To me, it’s bizarre to see the HPC mindset taking hold again after the cloud/commodity mindset dominated the last 16 years.

You don’t always need a Ferrari to go to the store

WDYM by HPC mindset?
"The only meaningful benchmark in the world is LAPACK and only larger than ever monolithic problem instances matter, I don't know what you're talking about, 'embarrassingly parallel'? What a silly word! Serving web requests concurrently? Good for you, congratulations, but can you do parallel programming?"

Sorry if this make anyone feels bad. It certainly made myself uncomfortable typing it out though.

Roughly this. Part of it is performance fetish. Part of it is one architecture for every purpose. I can’t tell you how many times I’ve seen people run embarrassingly parallel jobs coordinated by MPI on a Cray - because somebody spent all that money on that machine. Don’t forget about Bell prize outages.
> Yeah, it may fit their current workload perfectly, but it doesn't seem very future proof

It’s custom silicon designed for a specific, known workload. It’s not designed to be a general purpose part or to be future proofed for unknown future applications.

When a new application comes along with new requirements, the teams will use their experience to create a new chip targeting that new application.

That’s the great part about custom silicon: You’re not hitting general specs for general applications that you may not even know about yet. You’re building one very specific thing to do a very specific job and do it very well.
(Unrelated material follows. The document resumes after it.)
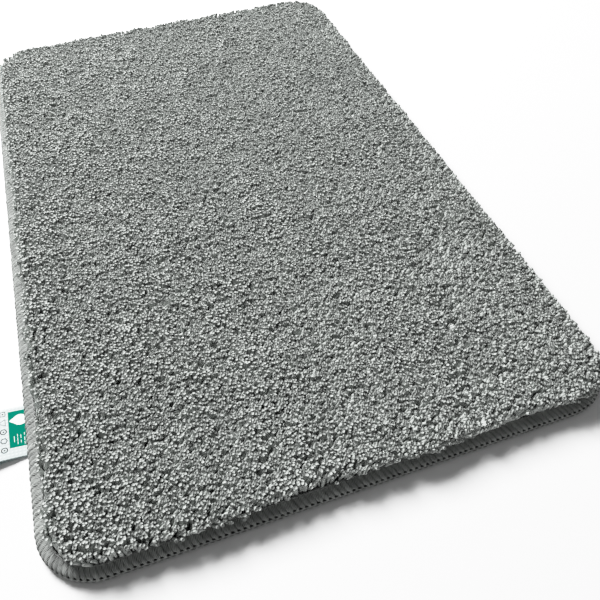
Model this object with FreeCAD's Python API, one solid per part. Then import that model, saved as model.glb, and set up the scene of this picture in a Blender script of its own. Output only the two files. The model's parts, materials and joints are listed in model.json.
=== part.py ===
import FreeCAD, Part
import os
from FreeCAD import Vector
from math import cos, radians, sin

# Rectangular tufted bath mat, 500 x 800 mm, with rounded corners and an overlocked yarn edge.
# Origin: centre of the underside. +Y runs along the mat, +X across it, +Z up out of the pile.
# Everything is in millimetres. "inset" is a distance in from the mat's outer edge.

# Overall size
MAT_WIDTH = 500.0
MAT_LENGTH = 800.0
CORNER_RADIUS = 50.0
MAT_HEIGHT = 20.0

# Layers of the mat, from the floor up
ANTI_SLIP_TOP = 1.6
BINDER_TOP = 2.4
SCRIM_TOP = 3.0
CUT_EDGE_INSET = 3.0

# Overlock seam: looper threads wrapped round the cut edge as a bead
THREAD_THICKNESS = 1.0
SEAM_WIDTH = 10.5
PURL_HEIGHT = 4.6
UPPER_EDGE_RADIUS = 4.6
LOWER_EDGE_RADIUS = 3.0
SEAM_RISE = 0.8
NEEDLE_THREAD_RADIUS = 0.35
NEEDLE_THREAD_INSET = 9.2

# Pile: the soft field of cut tufts, pinched under the seam and swelling out over it
PILE_GAP = 0.1
PILE_BULGE_INSET = 7.0
PILE_BULGE_HEIGHT = 15.0
PILE_SHOULDER_INSET = 12.0
PILE_NECK_HEIGHT = 11.4
PILE_CORE_INSET = 14.0

# Care label: a satin strip folded into a soft loop, sewn into the left edge near the front corner
LABEL_WIDTH = 52.0
LABEL_THICKNESS = 0.3
LABEL_CENTRE_Y = -249.1
LABEL_HEIGHT = 1.3
LABEL_GAP = 0.9
LABEL_TILT = 7.0
LABEL_OPENING = 8.5
LABEL_FOLD_DISTANCE = 35.0

SEAM_TOP = PURL_HEIGHT + UPPER_EDGE_RADIUS


def arc_through(start, middle, end):
    """Edge along the circular arc through three (inset, height) points."""
    a, b, c = (Vector(0, u, z) for u, z in (start, middle, end))
    return Part.Arc(a, b, c).toShape()


def line(start, end):
    """Straight edge between two (inset, height) points."""
    return Part.makeLine(Vector(0, *start), Vector(0, *end))


def arc_point(centre, radius, degrees):
    """The (inset, height) point at an angle on a circle, 0 degrees pointing inwards."""
    angle = radians(degrees)
    return centre[0] + radius * cos(angle), centre[1] + radius * sin(angle)


def quarter(centre, radius, first, last):
    """Edge along a circle from one angle to another."""
    ends = [arc_point(centre, radius, d) for d in (first, (first + last) / 2, last)]
    return arc_through(*ends)


def section(edges):
    """Face of a closed section drawn as edges in the (inset, height) plane."""
    return Part.Face(Part.Wire(Part.__sortEdges__(edges)))


def around_the_edge(face):
    """Solid ring that carries a section all round the mat, with round corners."""
    ring = None
    for side in range(4):
        along, across = MAT_WIDTH / 2, MAT_LENGTH / 2
        if side % 2:
            along, across = across, along
        run = along - CORNER_RADIUS
        start = face.translated(Vector(-run, -across, 0))
        straight = start.extrude(Vector(2 * run, 0, 0))
        centre = Vector(run, CORNER_RADIUS - across, 0)
        corner = start.translated(Vector(2 * run, 0, 0)).revolve(centre, Vector(0, 0, 1), 90)
        for piece in (straight, corner):
            piece.rotate(Vector(0, 0, 0), Vector(0, 0, 1), 90 * side)
            ring = piece if ring is None else ring.fuse(piece)
    return ring.removeSplitter()


def rounded_plate(inset, bottom, top):
    """Flat slab with the mat's outline, drawn in by an inset."""
    half_x = MAT_WIDTH / 2 - inset
    half_y = MAT_LENGTH / 2 - inset
    slab = Part.makeBox(2 * half_x, 2 * half_y, top - bottom, Vector(-half_x, -half_y, bottom))
    uprights = [e for e in slab.Edges if abs(e.Vertexes[0].Z - e.Vertexes[1].Z) > 0.01]
    return slab.makeFillet(CORNER_RADIUS - inset, uprights)


def anti_slip_backing():
    """Soft rubbery sheet on the floor side, thinned where the seam wraps round it."""
    middle = rounded_plate(SEAM_WIDTH, 0, ANTI_SLIP_TOP)
    margin = rounded_plate(CUT_EDGE_INSET, THREAD_THICKNESS, ANTI_SLIP_TOP)
    return middle.fuse(margin).removeSplitter()


def binder_coat():
    """Latex coat that locks the tufts into the scrim."""
    return rounded_plate(CUT_EDGE_INSET, ANTI_SLIP_TOP, BINDER_TOP)


def primary_scrim():
    """Woven base cloth that the tufts are needled through."""
    return rounded_plate(CUT_EDGE_INSET, BINDER_TOP, SCRIM_TOP)


def upper_looper_thread():
    """Looper yarn from the outermost line of the edge, up and over to the needle line."""
    centre = (UPPER_EDGE_RADIUS, PURL_HEIGHT)
    inner_radius = UPPER_EDGE_RADIUS - THREAD_THICKNESS
    crest = SEAM_TOP + SEAM_RISE
    outer_end = (SEAM_WIDTH, crest)
    inner_end = (SEAM_WIDTH, crest - THREAD_THICKNESS)
    edges = [
        quarter(centre, UPPER_EDGE_RADIUS, 180, 90),
        line((UPPER_EDGE_RADIUS, SEAM_TOP), outer_end),
        line(outer_end, inner_end),
        line(inner_end, (UPPER_EDGE_RADIUS, SEAM_TOP - THREAD_THICKNESS)),
        quarter(centre, inner_radius, 90, 180),
        line((THREAD_THICKNESS, PURL_HEIGHT), (0, PURL_HEIGHT)),
    ]
    return around_the_edge(section(edges))


def lower_looper_thread():
    """Looper yarn from the outermost line of the edge, down and under to the needle line."""
    centre = (LOWER_EDGE_RADIUS, LOWER_EDGE_RADIUS)
    inner_radius = LOWER_EDGE_RADIUS - THREAD_THICKNESS
    edges = [
        line((0, PURL_HEIGHT), (0, LOWER_EDGE_RADIUS)),
        quarter(centre, LOWER_EDGE_RADIUS, 180, 270),
        line((LOWER_EDGE_RADIUS, 0), (SEAM_WIDTH, 0)),
        line((SEAM_WIDTH, 0), (SEAM_WIDTH, THREAD_THICKNESS)),
        line((SEAM_WIDTH, THREAD_THICKNESS), (LOWER_EDGE_RADIUS, THREAD_THICKNESS)),
        quarter(centre, inner_radius, 270, 180),
        line((THREAD_THICKNESS, LOWER_EDGE_RADIUS), (THREAD_THICKNESS, PURL_HEIGHT)),
        line((THREAD_THICKNESS, PURL_HEIGHT), (0, PURL_HEIGHT)),
    ]
    return around_the_edge(section(edges))


def needle_thread():
    """Fine thread that runs along the inner border of the seam, lying on the looper yarn."""
    slope = SEAM_RISE / (SEAM_WIDTH - UPPER_EDGE_RADIUS)
    seat = SEAM_TOP + slope * (NEEDLE_THREAD_INSET - UPPER_EDGE_RADIUS)
    centre = Vector(0, NEEDLE_THREAD_INSET, seat + NEEDLE_THREAD_RADIUS + slope * NEEDLE_THREAD_RADIUS)
    circle = Part.makeCircle(NEEDLE_THREAD_RADIUS, centre, Vector(1, 0, 0))
    return around_the_edge(Part.Face(Part.Wire(circle)))


def pile_field():
    """Soft closed volume of the cut tufts, from the scrim to the tips."""
    centre = (UPPER_EDGE_RADIUS, PURL_HEIGHT)
    radius = UPPER_EDGE_RADIUS - THREAD_THICKNESS - PILE_GAP
    foot = THREAD_THICKNESS + PILE_GAP
    seam_inner = SEAM_WIDTH + PILE_GAP
    pinch = SEAM_TOP - THREAD_THICKNESS - PILE_GAP
    under_crest = pinch + SEAM_RISE
    neck = (seam_inner, PILE_NECK_HEIGHT)
    bulge = (PILE_BULGE_INSET, PILE_BULGE_HEIGHT)
    shoulder = (PILE_SHOULDER_INSET, MAT_HEIGHT)
    swell = arc_point((PILE_SHOULDER_INSET, PILE_BULGE_HEIGHT), MAT_HEIGHT - PILE_BULGE_HEIGHT, 135)
    edges = [
        line((PILE_CORE_INSET, SCRIM_TOP), (foot, SCRIM_TOP)),
        line((foot, SCRIM_TOP), (foot, PURL_HEIGHT)),
        quarter(centre, radius, 180, 90),
        line((UPPER_EDGE_RADIUS, pinch), (seam_inner, under_crest)),
        line((seam_inner, under_crest), neck),
        line(neck, bulge),
        arc_through(bulge, swell, shoulder),
        line(shoulder, (PILE_CORE_INSET, MAT_HEIGHT)),
        line((PILE_CORE_INSET, MAT_HEIGHT), (PILE_CORE_INSET, SCRIM_TOP)),
    ]
    core = rounded_plate(PILE_CORE_INSET, SCRIM_TOP, MAT_HEIGHT)
    return around_the_edge(section(edges)).fuse(core).removeSplitter()


def label_outline(offset):
    """Edges of the loop's section at an offset from its middle line; X halves the loop's opening."""
    half = radians(LABEL_OPENING / 2)
    centre = (LABEL_FOLD_DISTANCE, 0)
    radius = LABEL_FOLD_DISTANCE * sin(half) + offset
    upper, lower = (arc_point(centre, radius, side * (90 + LABEL_OPENING / 2)) for side in (1, -1))
    fold = arc_through(upper, (LABEL_FOLD_DISTANCE + radius, 0), lower)
    if offset < 0:
        meeting = (-offset / sin(half), 0)
        return [line(meeting, upper), fold, line(lower, meeting)]
    ends = [(-offset * sin(half), side * offset * cos(half)) for side in (1, -1)]
    return [line(ends[0], upper), fold, line(lower, ends[1]), arc_through(ends[1], (-offset, 0), ends[0])]


def care_label():
    """Free part of the satin label: two layers that part at the seam, joined by a round fold."""
    half = LABEL_THICKNESS / 2
    face = section(label_outline(half)).cut(section(label_outline(-half)))
    label = face.translated(Vector(-LABEL_WIDTH / 2, 0, 0)).extrude(Vector(LABEL_WIDTH, 0, 0))
    label.rotate(Vector(0, 0, 0), Vector(0, 0, 1), 90)
    label.rotate(Vector(0, 0, 0), Vector(0, 1, 0), LABEL_TILT - LABEL_OPENING / 2)
    label.translate(Vector(-MAT_WIDTH / 2 - LABEL_GAP, LABEL_CENTRE_Y, LABEL_HEIGHT))
    return label


SUB_PARTS = {
    "anti_slip_backing": anti_slip_backing,
    "binder_coat": binder_coat,
    "primary_scrim": primary_scrim,
    "pile_field": pile_field,
    "upper_looper_thread": upper_looper_thread,
    "lower_looper_thread": lower_looper_thread,
    "needle_thread": needle_thread,
    "care_label": care_label,
}

os.makedirs("parts", exist_ok=True)
for name, make in SUB_PARTS.items():
    shape = make()
    solids = shape.Solids
    if len(solids) != 1 or not solids[0].isValid():
        raise ValueError(f"{name} is not one valid solid")
    solids[0].exportStep(f"parts/{name}.step")
    print(f"{name}: {solids[0].Volume / 1000:.1f} cm3, {len(solids[0].Faces)} faces")
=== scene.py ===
import json
from math import cos, exp, pi, radians, sin, sqrt

import bpy
import numpy as np
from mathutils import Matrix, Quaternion, Vector
from mathutils.kdtree import KDTree


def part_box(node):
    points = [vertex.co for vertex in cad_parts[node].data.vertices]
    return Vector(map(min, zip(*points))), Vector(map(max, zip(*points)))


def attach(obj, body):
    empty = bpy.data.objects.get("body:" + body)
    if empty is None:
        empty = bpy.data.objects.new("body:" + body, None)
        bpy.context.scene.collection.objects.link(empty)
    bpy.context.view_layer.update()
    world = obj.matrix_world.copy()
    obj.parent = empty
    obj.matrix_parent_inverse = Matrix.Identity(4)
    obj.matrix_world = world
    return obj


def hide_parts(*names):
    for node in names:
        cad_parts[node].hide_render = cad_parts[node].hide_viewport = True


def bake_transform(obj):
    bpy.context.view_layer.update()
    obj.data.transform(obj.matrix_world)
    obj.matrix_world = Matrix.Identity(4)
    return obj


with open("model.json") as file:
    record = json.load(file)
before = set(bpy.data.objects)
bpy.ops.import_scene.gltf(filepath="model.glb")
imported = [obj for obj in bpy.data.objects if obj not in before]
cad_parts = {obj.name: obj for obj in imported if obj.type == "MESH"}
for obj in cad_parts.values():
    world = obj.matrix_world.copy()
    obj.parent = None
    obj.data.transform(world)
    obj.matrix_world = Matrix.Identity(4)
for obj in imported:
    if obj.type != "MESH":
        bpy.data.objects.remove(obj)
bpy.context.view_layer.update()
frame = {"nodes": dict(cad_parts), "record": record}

# Shapes are worked out in millimetres in the mat's own frame and turned into metres when a mesh is made.
# "inset" is a distance in from the mat's outer edge, and "along" a distance round that edge.
MM = 0.001
UP = np.array([0.0, 0.0, 1.0])


def box_mm(node):
    """Low and high corners of a CAD node's box."""
    low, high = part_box(node)
    return np.array(low) / MM, np.array(high) / MM


SEAM_LOW, SEAM_HIGH = box_mm("upper_looper_thread")
HALF_WIDTH = SEAM_HIGH[0]
HALF_LENGTH = SEAM_HIGH[1]
CORNER = 50.0  # radius of the mat's corners
SCRIM_TOP = box_mm("primary_scrim")[1][2]
BACKING_HIGH = box_mm("anti_slip_backing")[1]
CUT_EDGE = HALF_WIDTH - BACKING_HIGH[0]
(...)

Right and they have a LOT of GPUs from Nvidia for handle the unknown. Custom silicon for custom workloads seems like a good strategy specially considering the capabilities that the team will develop along the way.
Offloading a known workload to a custom chip can also save a lot on operations costs, particularly power. Facebook is interested in workload operations per watt rather than raw floating point operations per watt. A GPU might have better raw specs but if the whole GPU package has worse workload ops per watt, a custom chip is likely better.

At Facebook's scale the spherical cow raw performance stats don't matter nearly as much as real world workloads per ops dollar. They can also repurpose their GPUs to other workloads and let their custom chips handle the boring baseline stuff.